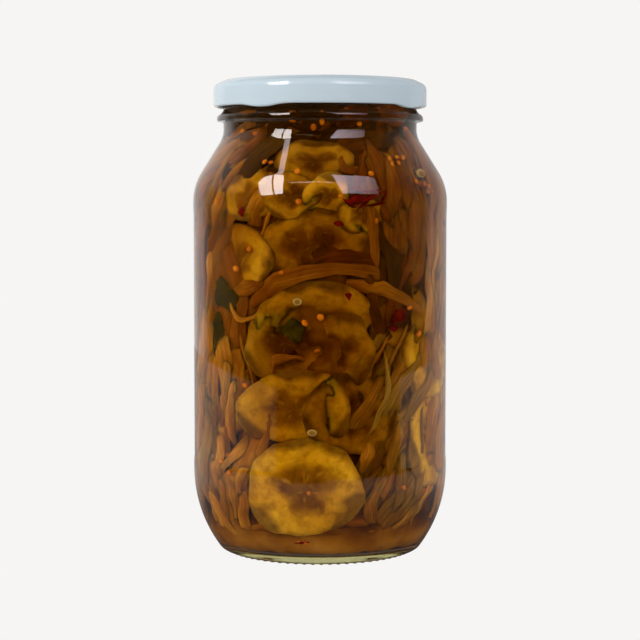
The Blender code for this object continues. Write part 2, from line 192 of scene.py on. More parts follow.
# %% [markdown]
# To draw an outline by hand, one starts from a plane, merges its corners into a single point and
# extrudes that point along the curve. Spin then sweeps the line round the axis. A Screw modifier could
# do the same and stay live, but faces have to be picked on the finished mesh. Spin can leave the faces
# inside out, so doubles are merged first and the normals are made to agree afterwards.

# %% Draw an outline and spin it
SAME_PLACE = 0.004


def edit(piece, kind):
    """Open a piece in edit mode with nothing selected, set to pick VERT, EDGE or FACE."""
    take(piece)
    bpy.ops.object.mode_set(mode="EDIT")
    bpy.ops.mesh.select_mode(type=kind)
    bpy.ops.mesh.select_all(action="DESELECT")


def pick(piece, kind, wanted):
    """Select in edit mode what passes a test.

    A point is tested by its place, an edge by its two ends and a face by its middle and normal.
    """
    edit(piece, kind)
    bpy.ops.object.mode_set(mode="OBJECT")
    mesh = piece.data
    if kind == "VERT":
        for vertex in mesh.vertices:
            vertex.select = not vertex.hide and wanted(vertex.co)
    elif kind == "EDGE":
        for edge in mesh.edges:
            edge.select = wanted(*(mesh.vertices[i].co for i in edge.vertices))
    else:
        for face in mesh.polygons:
            face.select = wanted(face.center, face.normal)
    bpy.ops.object.mode_set(mode="EDIT")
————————
▶ [What to do]: Print exactly, and only, the lines beginning at the top of the listing and ending at the line with "passes a test.".

▶ [Result of this task]:
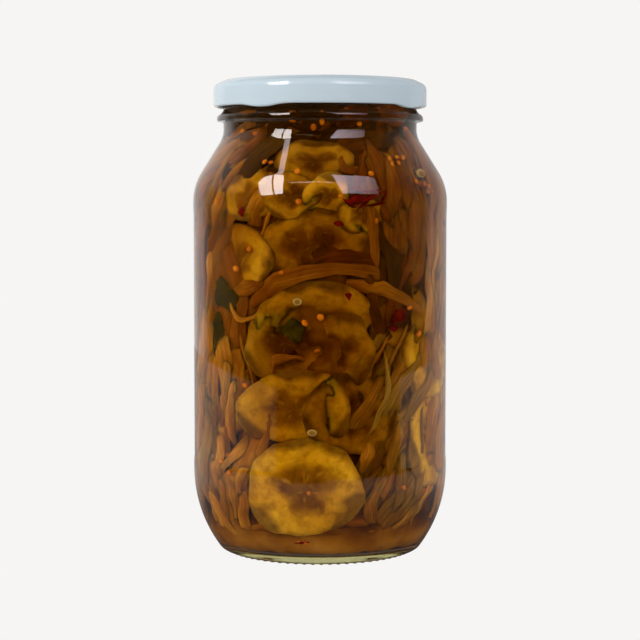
The Blender code for this object continues. Write part 2, from line 192 of scene.py on. More parts follow.
# %% [markdown]
# To draw an outline by hand, one starts from a plane, merges its corners into a single point and
# extrudes that point along the curve. Spin then sweeps the line round the axis. A Screw modifier could
# do the same and stay live, but faces have to be picked on the finished mesh. Spin can leave the faces
# inside out, so doubles are merged first and the normals are made to agree afterwards.

# %% Draw an outline and spin it
SAME_PLACE = 0.004


def edit(piece, kind):
    """Open a piece in edit mode with nothing selected, set to pick VERT, EDGE or FACE."""
    take(piece)
    bpy.ops.object.mode_set(mode="EDIT")
    bpy.ops.mesh.select_mode(type=kind)
    bpy.ops.mesh.select_all(action="DESELECT")


def pick(piece, kind, wanted):
    """Select in edit mode what passes a test.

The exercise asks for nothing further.